One point that has not been mentioned so far is the Houthis in Yemen. At the moment they have stayed out of this conflict, but what assessment have His Majesty’s Government made about the impact, particularly on trade, if the Houthis were to enter this conflict? There is huge attention on fuel at the moment, and the fact that energy prices are both affecting us domestically and, as I mentioned in the earlier debate, affecting energy-intensive industries such as steel, in places such as south Wales, south Yorkshire and Scunthorpe.
On the comments about the rise of antisemitism and Islamophobia, we all have a duty, across political parties, to ensure that we focus on greater community cohesion. That is fundamental, because there is no doubt that there has been an increase in both Islamophobia and antisemitism, and we need to address that. My noble friends across Whitehall have been working on how we can work across government to deal with that issue. The idea of discussions is something that the usual channels could look at; it is certainly worthy of consideration.

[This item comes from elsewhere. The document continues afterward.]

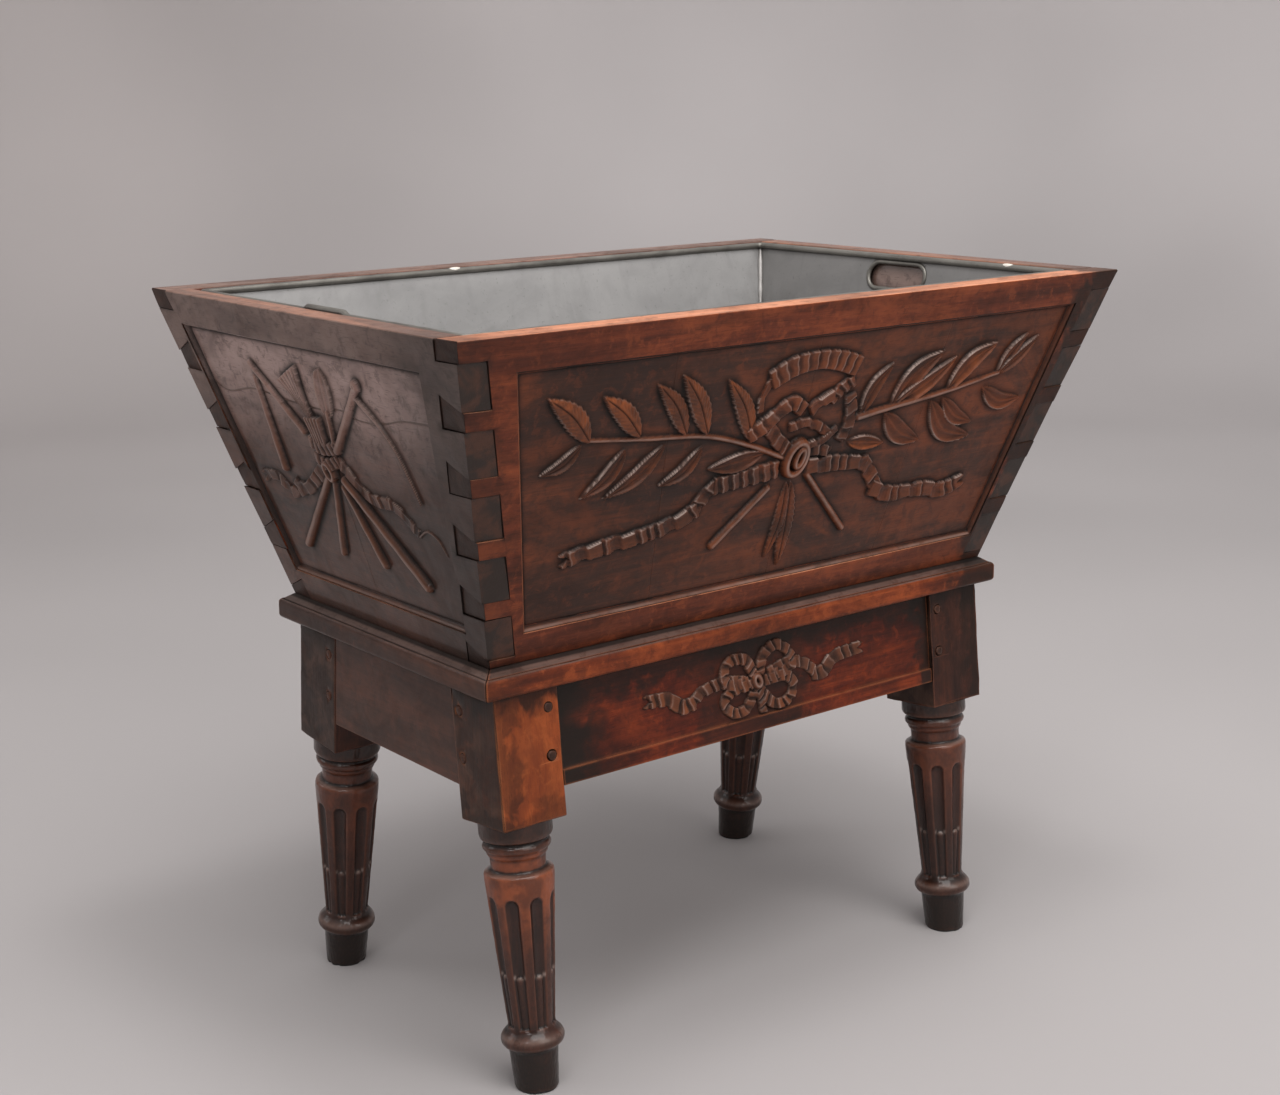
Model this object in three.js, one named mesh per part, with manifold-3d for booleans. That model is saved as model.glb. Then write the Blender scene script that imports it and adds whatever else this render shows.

The noble Lord discussed Yemen. We have seen a huge humanitarian crisis there as a consequence of the actions of the parties, particularly the Houthis. We constantly review the situation and work with our allies: we have had discussions with Saudi Arabia in particular, but our focus at the moment is on the whole region. This conflict is destabilising the whole region; we need to ensure that we give support to our allies so that they can defend their position.

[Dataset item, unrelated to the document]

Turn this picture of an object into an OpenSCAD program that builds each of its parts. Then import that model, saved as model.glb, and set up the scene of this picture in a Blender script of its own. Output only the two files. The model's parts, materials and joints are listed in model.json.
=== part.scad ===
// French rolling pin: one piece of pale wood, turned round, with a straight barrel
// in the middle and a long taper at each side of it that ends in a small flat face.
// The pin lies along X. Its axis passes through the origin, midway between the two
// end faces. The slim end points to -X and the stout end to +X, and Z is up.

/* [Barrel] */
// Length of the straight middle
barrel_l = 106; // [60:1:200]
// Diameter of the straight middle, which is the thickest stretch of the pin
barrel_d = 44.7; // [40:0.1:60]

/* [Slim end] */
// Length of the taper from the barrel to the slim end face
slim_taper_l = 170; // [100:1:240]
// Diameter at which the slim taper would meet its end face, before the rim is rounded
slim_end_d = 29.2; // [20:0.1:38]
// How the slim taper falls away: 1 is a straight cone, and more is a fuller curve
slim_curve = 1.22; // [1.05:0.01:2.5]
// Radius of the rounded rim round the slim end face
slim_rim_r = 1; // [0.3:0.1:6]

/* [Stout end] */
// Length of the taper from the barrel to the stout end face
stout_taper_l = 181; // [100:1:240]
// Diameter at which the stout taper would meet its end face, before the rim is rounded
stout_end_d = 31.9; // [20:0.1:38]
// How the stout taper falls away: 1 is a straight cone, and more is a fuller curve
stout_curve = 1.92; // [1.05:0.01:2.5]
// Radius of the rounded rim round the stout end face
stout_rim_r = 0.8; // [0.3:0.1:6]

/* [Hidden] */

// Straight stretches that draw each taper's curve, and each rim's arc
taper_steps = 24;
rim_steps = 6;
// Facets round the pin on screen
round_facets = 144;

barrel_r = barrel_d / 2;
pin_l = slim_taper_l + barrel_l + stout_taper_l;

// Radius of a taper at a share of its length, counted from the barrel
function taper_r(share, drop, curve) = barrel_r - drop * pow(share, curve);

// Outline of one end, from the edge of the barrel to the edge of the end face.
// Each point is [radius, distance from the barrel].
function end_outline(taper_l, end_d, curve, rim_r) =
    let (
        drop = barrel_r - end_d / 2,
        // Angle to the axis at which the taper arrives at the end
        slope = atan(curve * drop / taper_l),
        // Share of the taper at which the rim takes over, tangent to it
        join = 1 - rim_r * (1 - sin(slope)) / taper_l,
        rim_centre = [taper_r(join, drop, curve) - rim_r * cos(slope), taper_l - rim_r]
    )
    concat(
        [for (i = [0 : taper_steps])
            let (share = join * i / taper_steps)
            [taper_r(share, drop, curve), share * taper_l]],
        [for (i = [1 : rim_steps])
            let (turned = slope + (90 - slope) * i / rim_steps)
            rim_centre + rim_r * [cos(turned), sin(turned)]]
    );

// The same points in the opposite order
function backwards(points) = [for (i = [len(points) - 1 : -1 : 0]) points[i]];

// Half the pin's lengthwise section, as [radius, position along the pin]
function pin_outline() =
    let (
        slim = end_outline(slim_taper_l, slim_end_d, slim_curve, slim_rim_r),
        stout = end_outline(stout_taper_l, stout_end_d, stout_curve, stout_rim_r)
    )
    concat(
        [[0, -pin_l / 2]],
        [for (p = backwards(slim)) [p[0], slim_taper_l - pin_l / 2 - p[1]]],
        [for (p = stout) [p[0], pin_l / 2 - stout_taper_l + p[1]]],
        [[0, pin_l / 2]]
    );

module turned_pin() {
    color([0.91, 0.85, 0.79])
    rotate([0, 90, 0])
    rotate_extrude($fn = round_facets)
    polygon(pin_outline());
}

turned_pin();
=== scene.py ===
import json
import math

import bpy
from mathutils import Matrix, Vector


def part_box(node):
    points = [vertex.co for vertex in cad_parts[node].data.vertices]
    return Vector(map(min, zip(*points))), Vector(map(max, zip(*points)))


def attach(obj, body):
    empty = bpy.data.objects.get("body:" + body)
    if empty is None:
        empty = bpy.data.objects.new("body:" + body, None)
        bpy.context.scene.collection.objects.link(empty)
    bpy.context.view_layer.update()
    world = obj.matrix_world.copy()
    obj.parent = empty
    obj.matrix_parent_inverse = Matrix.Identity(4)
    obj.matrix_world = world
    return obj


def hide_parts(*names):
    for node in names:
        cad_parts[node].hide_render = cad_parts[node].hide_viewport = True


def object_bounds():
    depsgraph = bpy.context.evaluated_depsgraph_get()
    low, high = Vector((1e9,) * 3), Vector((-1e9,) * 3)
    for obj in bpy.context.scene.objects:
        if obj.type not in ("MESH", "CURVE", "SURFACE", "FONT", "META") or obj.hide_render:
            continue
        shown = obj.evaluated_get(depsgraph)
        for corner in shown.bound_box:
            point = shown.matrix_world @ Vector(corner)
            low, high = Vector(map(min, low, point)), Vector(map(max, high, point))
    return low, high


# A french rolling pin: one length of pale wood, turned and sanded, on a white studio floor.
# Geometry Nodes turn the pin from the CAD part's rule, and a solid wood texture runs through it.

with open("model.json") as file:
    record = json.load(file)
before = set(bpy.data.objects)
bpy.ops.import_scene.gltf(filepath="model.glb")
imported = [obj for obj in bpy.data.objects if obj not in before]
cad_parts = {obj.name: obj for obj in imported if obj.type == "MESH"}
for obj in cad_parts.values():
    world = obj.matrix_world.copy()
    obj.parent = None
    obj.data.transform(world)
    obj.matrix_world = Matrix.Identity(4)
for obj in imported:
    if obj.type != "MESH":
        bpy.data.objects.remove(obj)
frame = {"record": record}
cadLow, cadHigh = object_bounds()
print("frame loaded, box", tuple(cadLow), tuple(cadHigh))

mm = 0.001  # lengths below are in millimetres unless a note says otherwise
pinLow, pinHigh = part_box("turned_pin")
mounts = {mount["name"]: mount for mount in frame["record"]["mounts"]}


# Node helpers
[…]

Lord Forbes of Newcastle (Lab)
My Lords, I congratulate the Government on avoiding the pull towards an illegal and pointless conflict in the Middle East, despite the pressure brought to bear from some national and international corners. We have heard much about the impact of the conflict on oil and gas supplies. What we have not talked about quite so much has been the impact on our diplomatic efforts in the region, and no doubt there will have been a large impact and much disruption to those diplomatic matters. Your Lordships’ House has heard and asked questions in previous weeks about the conditions for Craig and Lindsay Foreman, the two Brits jailed in Tehran a few weeks ago, just before the conflict began. Can my noble friend the Minister update us on the diplomatic efforts that are continuing to be made to secure their safety, security, health and ultimate release, despite the devastating impact of the conflict on the usual diplomatic channels?
I thank my noble friend. The noble Earl raised the Foremans in his contribution and I responded by saying that we are making every effort through our consular services and maintaining that diplomatic link. My noble friend is right to focus on the importance of diplomacy. We talk about the need for defence and for ensuring that our allies have the appropriate support, but the sort of dialogue that we have been engaged in is vital, and we will continue to do that. Our thoughts are very much with the Foremans and with their family. It must be incredibly concerning to be in this situation, and we are making all efforts to provide consular support and make representations to ensure their release.